-- Start --

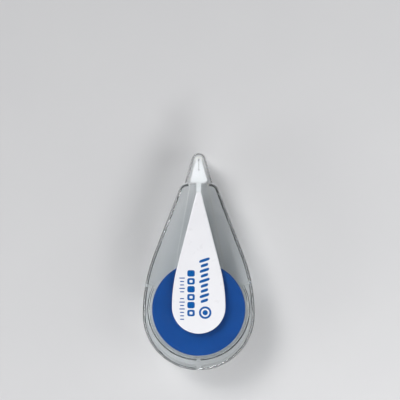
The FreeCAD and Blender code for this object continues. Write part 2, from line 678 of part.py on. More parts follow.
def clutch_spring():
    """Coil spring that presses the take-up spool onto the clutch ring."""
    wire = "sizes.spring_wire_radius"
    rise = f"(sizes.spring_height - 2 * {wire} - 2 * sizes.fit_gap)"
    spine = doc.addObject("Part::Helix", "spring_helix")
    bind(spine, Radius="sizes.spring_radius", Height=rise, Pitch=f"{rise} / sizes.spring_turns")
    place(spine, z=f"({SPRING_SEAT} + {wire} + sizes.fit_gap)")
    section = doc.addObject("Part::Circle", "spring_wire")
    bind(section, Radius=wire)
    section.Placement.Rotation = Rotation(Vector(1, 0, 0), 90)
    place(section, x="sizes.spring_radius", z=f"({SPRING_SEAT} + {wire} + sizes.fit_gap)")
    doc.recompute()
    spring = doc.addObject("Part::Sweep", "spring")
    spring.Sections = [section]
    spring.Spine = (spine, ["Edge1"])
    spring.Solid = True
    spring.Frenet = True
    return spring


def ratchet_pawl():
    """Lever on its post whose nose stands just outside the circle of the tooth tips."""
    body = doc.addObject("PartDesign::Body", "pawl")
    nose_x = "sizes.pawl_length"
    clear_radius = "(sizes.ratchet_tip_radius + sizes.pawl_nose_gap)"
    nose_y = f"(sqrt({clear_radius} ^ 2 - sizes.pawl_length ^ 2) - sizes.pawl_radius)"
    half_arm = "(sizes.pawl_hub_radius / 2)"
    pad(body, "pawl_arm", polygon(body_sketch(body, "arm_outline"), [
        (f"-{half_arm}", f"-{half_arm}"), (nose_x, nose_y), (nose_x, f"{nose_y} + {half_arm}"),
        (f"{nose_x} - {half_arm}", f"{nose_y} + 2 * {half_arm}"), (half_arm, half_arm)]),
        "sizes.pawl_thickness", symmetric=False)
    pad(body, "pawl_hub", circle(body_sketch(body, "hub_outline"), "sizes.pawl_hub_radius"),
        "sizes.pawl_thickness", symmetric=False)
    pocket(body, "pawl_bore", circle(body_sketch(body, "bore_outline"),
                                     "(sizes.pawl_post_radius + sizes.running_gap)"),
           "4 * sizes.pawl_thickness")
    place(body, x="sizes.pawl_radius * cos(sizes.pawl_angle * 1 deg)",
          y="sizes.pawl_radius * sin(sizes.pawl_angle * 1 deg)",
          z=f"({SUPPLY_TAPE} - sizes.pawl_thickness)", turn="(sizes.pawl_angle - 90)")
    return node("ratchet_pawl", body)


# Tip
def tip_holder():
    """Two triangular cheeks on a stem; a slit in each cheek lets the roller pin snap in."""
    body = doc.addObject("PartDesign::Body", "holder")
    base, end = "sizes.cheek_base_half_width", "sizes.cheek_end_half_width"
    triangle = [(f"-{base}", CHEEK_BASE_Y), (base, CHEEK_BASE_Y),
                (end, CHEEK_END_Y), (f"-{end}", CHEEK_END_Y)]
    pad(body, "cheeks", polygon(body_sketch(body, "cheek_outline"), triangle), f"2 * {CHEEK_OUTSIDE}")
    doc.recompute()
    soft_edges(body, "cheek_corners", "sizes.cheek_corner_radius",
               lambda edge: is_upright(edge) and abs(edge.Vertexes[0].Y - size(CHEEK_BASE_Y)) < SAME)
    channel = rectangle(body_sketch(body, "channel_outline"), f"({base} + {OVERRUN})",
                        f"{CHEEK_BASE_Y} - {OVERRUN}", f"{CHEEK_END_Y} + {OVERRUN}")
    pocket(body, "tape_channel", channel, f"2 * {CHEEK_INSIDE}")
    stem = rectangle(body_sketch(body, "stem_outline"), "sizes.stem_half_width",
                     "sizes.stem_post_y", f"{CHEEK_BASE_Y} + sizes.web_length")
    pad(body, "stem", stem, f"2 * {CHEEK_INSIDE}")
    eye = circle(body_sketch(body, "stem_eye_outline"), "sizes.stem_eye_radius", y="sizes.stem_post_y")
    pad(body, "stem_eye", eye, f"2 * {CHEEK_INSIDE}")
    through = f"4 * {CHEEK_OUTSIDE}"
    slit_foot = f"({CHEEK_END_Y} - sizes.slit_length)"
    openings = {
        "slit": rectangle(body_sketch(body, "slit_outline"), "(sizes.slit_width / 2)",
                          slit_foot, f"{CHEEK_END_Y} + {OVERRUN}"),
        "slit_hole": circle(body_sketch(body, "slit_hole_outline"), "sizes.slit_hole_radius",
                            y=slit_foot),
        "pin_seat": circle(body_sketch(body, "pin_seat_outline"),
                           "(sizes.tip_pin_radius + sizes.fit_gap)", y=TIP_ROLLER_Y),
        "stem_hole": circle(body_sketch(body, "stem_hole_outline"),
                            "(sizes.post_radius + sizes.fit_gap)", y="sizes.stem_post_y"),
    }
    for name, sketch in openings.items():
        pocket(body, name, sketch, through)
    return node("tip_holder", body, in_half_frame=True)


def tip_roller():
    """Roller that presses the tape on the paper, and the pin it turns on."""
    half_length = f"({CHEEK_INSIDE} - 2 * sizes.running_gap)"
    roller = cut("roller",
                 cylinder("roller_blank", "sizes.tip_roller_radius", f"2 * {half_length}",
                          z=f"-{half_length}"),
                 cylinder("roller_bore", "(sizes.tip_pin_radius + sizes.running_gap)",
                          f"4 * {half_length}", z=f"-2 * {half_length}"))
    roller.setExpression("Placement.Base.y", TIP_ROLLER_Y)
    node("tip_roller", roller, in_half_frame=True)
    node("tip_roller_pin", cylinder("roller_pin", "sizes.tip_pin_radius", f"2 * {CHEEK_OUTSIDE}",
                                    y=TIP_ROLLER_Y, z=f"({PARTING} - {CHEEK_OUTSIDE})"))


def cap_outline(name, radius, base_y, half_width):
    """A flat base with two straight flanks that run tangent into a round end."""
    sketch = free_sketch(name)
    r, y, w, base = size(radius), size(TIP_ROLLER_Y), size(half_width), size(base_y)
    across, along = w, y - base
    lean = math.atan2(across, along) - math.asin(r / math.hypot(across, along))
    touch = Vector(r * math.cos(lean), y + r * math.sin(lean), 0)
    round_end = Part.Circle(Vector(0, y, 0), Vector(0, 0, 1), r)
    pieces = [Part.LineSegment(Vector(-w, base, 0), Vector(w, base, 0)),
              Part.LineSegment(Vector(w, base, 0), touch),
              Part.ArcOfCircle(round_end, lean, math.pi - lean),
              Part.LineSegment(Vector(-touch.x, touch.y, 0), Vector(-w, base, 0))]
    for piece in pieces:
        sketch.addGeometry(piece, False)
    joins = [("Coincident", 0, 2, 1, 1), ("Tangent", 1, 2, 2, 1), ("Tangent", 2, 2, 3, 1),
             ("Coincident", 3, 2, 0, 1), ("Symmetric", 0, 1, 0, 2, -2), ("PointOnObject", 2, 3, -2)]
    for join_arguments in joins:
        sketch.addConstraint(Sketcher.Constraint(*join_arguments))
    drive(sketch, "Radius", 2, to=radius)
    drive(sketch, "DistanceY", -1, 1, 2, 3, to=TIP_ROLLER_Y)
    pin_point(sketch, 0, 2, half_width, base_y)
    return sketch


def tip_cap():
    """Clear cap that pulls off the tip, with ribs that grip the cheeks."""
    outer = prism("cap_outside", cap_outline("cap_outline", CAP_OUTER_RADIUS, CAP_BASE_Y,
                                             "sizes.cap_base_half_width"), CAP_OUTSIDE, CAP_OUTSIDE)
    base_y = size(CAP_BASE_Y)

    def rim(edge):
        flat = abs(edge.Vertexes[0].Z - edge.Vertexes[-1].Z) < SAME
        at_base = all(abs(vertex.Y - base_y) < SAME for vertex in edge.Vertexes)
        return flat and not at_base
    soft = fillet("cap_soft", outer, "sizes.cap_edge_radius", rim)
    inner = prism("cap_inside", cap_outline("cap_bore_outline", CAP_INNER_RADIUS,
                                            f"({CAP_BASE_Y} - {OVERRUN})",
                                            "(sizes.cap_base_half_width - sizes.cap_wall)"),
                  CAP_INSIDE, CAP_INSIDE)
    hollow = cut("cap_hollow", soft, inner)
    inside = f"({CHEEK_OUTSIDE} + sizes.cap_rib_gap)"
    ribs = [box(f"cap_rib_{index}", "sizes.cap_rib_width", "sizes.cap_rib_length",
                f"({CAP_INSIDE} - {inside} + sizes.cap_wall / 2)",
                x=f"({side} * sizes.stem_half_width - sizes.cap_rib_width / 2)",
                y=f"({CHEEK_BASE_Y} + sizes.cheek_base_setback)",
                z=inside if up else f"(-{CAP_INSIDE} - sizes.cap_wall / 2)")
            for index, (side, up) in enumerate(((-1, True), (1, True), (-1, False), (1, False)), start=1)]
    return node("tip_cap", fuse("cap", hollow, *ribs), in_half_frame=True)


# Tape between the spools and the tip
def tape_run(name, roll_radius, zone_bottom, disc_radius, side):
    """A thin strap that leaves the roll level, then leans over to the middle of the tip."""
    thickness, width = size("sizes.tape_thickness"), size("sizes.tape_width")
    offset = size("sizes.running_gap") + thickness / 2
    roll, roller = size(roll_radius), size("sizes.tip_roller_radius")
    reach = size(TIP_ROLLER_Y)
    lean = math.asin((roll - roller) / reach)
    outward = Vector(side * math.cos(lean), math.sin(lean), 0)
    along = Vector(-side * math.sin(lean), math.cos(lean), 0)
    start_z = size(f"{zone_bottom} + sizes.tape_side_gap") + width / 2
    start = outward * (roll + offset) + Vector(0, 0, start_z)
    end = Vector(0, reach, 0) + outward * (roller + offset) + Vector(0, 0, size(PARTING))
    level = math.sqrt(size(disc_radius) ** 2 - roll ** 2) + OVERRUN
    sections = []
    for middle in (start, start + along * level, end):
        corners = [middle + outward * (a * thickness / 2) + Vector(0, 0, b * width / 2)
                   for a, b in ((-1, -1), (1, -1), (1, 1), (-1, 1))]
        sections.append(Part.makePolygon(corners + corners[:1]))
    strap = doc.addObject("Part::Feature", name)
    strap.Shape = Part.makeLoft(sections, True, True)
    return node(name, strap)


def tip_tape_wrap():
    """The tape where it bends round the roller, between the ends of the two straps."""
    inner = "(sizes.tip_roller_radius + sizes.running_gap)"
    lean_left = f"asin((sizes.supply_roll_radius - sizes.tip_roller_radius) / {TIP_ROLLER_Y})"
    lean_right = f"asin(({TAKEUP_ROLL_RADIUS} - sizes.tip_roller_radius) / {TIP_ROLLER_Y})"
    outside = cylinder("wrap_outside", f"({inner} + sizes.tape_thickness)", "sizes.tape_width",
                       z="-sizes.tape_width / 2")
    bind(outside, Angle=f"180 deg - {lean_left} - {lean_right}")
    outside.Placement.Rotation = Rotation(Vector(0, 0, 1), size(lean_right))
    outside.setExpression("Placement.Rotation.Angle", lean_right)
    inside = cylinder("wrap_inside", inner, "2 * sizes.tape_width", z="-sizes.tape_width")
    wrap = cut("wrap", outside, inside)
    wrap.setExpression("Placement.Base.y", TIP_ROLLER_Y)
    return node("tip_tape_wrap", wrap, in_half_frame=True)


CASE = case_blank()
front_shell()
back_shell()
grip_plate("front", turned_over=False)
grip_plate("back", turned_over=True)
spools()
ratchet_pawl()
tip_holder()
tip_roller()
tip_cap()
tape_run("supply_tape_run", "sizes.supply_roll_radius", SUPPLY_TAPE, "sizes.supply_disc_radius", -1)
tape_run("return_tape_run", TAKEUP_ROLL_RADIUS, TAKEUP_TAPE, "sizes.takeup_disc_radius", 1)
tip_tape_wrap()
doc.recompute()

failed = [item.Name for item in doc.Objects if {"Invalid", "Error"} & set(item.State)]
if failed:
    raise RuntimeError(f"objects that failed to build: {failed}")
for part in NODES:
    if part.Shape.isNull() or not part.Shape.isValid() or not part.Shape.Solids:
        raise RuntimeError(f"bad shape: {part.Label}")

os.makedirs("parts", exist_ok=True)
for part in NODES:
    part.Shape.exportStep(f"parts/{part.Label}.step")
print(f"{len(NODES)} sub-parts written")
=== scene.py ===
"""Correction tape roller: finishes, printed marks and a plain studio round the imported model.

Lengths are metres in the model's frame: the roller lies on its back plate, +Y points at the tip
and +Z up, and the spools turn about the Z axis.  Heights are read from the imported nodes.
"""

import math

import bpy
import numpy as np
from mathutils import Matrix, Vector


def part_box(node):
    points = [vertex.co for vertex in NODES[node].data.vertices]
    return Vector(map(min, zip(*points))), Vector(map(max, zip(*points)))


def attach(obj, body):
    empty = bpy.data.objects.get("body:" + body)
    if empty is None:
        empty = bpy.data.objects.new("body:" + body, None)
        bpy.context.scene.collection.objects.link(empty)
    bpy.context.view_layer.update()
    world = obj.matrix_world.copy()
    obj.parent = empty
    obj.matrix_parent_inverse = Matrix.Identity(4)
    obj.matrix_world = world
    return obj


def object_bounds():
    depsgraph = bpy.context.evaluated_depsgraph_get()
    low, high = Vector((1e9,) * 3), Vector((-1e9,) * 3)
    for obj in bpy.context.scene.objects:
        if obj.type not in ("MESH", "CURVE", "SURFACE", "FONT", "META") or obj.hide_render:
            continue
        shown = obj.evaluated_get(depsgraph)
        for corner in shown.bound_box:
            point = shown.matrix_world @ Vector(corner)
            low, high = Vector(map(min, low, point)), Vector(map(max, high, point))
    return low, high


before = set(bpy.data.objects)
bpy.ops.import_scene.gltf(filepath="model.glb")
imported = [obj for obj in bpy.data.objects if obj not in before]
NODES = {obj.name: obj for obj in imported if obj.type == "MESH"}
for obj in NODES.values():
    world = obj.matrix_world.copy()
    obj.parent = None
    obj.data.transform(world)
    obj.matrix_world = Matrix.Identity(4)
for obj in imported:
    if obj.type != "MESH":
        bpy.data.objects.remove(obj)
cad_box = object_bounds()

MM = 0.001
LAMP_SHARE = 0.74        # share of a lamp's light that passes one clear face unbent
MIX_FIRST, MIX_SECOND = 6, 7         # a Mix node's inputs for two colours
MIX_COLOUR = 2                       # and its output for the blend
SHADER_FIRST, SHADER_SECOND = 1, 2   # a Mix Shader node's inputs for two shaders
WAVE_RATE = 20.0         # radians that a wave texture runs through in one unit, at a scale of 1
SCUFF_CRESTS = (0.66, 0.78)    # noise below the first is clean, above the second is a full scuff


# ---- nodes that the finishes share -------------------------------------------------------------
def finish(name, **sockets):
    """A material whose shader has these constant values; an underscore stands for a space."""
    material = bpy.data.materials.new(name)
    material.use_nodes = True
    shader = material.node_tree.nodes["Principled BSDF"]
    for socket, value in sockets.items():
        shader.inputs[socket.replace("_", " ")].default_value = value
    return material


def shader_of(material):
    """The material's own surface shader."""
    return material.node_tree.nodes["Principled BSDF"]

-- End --

▶ Exercise:
Nothing beyond the required lines should be retyped: start with the line that contains "zip(*points))), Vector(map(max, zip(*points)))" and finish with the line that contains "cad_box = object_bounds()".

▶ Result of the task:
    return Vector(map(min, zip(*points))), Vector(map(max, zip(*points)))


def attach(obj, body):
    empty = bpy.data.objects.get("body:" + body)
    if empty is None:
        empty = bpy.data.objects.new("body:" + body, None)
        bpy.context.scene.collection.objects.link(empty)
    bpy.context.view_layer.update()
    world = obj.matrix_world.copy()
    obj.parent = empty
    obj.matrix_parent_inverse = Matrix.Identity(4)
    obj.matrix_world = world
    return obj


def object_bounds():
    depsgraph = bpy.context.evaluated_depsgraph_get()
    low, high = Vector((1e9,) * 3), Vector((-1e9,) * 3)
    for obj in bpy.context.scene.objects:
        if obj.type not in ("MESH", "CURVE", "SURFACE", "FONT", "META") or obj.hide_render:
            continue
        shown = obj.evaluated_get(depsgraph)
        for corner in shown.bound_box:
            point = shown.matrix_world @ Vector(corner)
            low, high = Vector(map(min, low, point)), Vector(map(max, high, point))
    return low, high


before = set(bpy.data.objects)
bpy.ops.import_scene.gltf(filepath="model.glb")
imported = [obj for obj in bpy.data.objects if obj not in before]
NODES = {obj.name: obj for obj in imported if obj.type == "MESH"}
for obj in NODES.values():
    world = obj.matrix_world.copy()
    obj.parent = None
    obj.data.transform(world)
    obj.matrix_world = Matrix.Identity(4)
for obj in imported:
    if obj.type != "MESH":
        bpy.data.objects.remove(obj)
cad_box = object_bounds()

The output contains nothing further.